Set achievable expectations
The information gleaned from pre-contract talks can help manage expectations of the business relationship.
It is better to under promise and over deliver, rather than the other way round.

If your customer is asking for the impossible, all you can do is fail their expectations.

Setting realistic targets will mean both parties get what they want out of the relationship.

It is also worth thinking about the customer’s obligation to pay – without this money, there is no commercial purpose to the transaction.

This obligation should be dealt with at the outset, with a clear strategy put in place as to how the goods or services will be paid for.

Draw up a contact
It is all too easy to assume if you don’t have a formal signed agreement in place that there is no contract – but in legal terms this is not necessarily the case.
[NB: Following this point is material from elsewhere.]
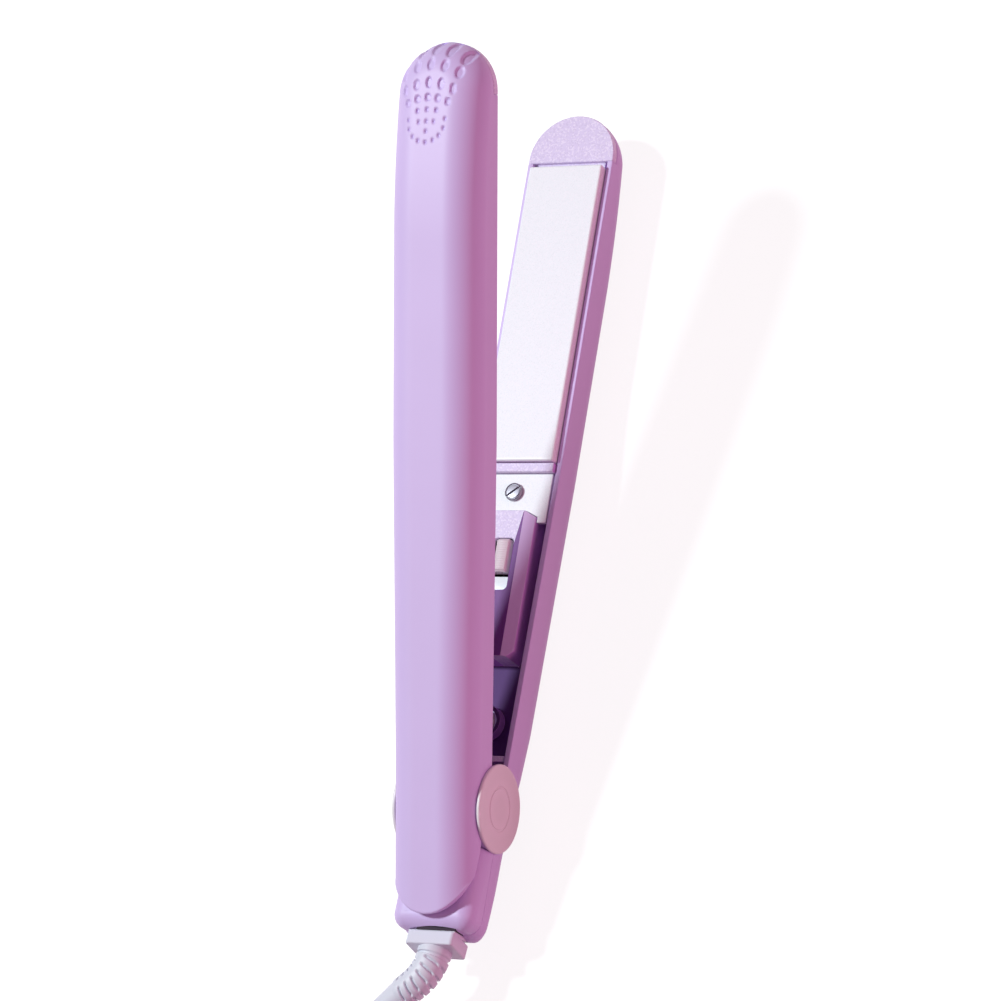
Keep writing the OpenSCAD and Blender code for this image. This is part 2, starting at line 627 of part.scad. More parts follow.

Courts may be inclined to interpret events, such as email exchanges, as forming a contract, or consider that the contract is one party’s purchase order or standard terms of business.

Working out exactly what the contract is in such a situation can be far from straightforward. You should therefore try to make it clear at the outset what the agreed terms are.

Get the terms properly documented on the basis of the due diligence and the setting of expectations, and then get agreement to those terms from the other party.

At the very least, this process should mean that, should there be a dispute, everyone will know where to find the terms governing the contract.

Try to think about where things might go wrong and what the consequences might be according to these terms. If there is a potential problem, it is better to address it now rather than hope that it never arises.

One key thing to avoid is delaying the conclusion of the contract for too long. Before work starts under a contract, both parties have an incentive to agree terms.

With proper due diligence, setting achievable targets and a robust contract signed early, the business relationship can start in the best possible way.